Test for ‘house in multiple occupation’

Rogers v Islington London Borough Court of Appeal (Lord Justice Nourse, Lord Justice Swinton Thomas and Lord Justice Mummery) 30 July 1999

 

FURTHER CLARIFICATION was given by the Court of Appeal to the definition of a "house in multiple occupation" in section 345 of the Housing Act 1985.

The Court of Appeal allowed the appeal of a local council against a decision that a house owned by the respondent was not a "house in multiple occupation" within the meaning of section 345 of the Housing Act 1985.

The respondent was the owner of a house in London which had 10 bedrooms, a kitchen, two bathrooms and a living room. He lived mostly in France, but kept one of the bedrooms for his occupation when he was in England. He let out the property under individual oral agreements for unspecified periods to up to nine single adults at a time, each of whom had his or her own bedroom and was entitled to share the living room, the kitchen and the bathrooms with the other occupants.

On 25 March 1997 the council, claiming that the property was a "house in multiple occupation" ("HMCT) within the meaning of Pt XI of the Housing Act 1985 as amended, served I a notice on the respondent to execute works pursuant to sec tion 352 of the Act. By section 345(1) of the Act an HMO was defined as "a house which is occupied by persons who do not form a single household".

The respondent appealed to the county court against the notice. He described the property as having been "set up progressively as a private residential club". Although new occupants came in answer to newspaper advertisements, the current occupants decided whether or not they should join them.

The appeal was allowed on the grounds that the property was not an HMO. The recorder considered the factors set out in Barnes v Sheffield City Council (1995) 27 HLR 719, which was a case involving a property let to a group of university students, and other matters to which he referred, and concluded that at the material time the occupants comprised a single household. The council appealed.

The respondent in person; Robert Jay QC and Kelvin Rutledge (instructed by solicitor to Islington London Borough Council) for the council.

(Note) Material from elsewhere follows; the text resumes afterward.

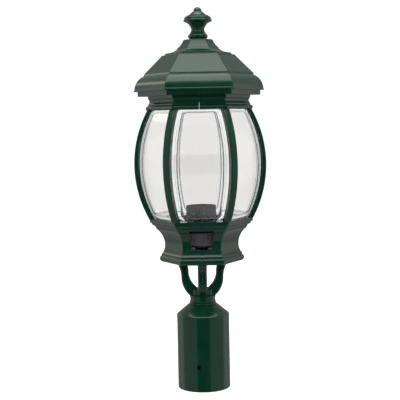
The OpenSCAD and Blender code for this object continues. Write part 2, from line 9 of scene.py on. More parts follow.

Lord Justice Nourse said that although Barnes v Sheffield City Council had been correctly decided, it had been said that "the Barnes factors" had caused serious problems for local housing authorities, and some further attempt at clarification was desirable.

Where a house was occupied by more than one person, the occupants could not be said to form a single household unless there was between them a relationship which provided a particular reason for their living in the same house. Obvious examples of such relationships were family, employment and long-standing friendship. The difficulty came when there was no such relationship.

If a good working test were to be deduced from Barnes, it should be as follows. Where a small group of students at the same university joined together to occupy a house or flat for the period of an academic year they would usually form a single household, notwithstanding that they might not all have known each other beforehand and that they might pay rent individually for their occupation.

Their reason for living together might be taken to be a sharing in the comradeship, no less than the expenses, of university life. There was from the start a sufficient relationship between them for them to form a single household.

The recorder in the present case, through too close an adherence to the factors set out in Barnes, had been led to overlook two crucial distinctions between that case and the instant case. First, in Barnes the occupants were only four or five in number, whereas there were nine or ten in the instant case. Secondly, the students, broadly speaking, had come to the house as a preformed group for a predetermined period, whereas in the present case the occupants came one by one, mostly for in definite and necessarily for dissimilar periods.

Accordingly, in the present case, the house was an HMO within the meaning of s 345(1) of the Housing Act 1985.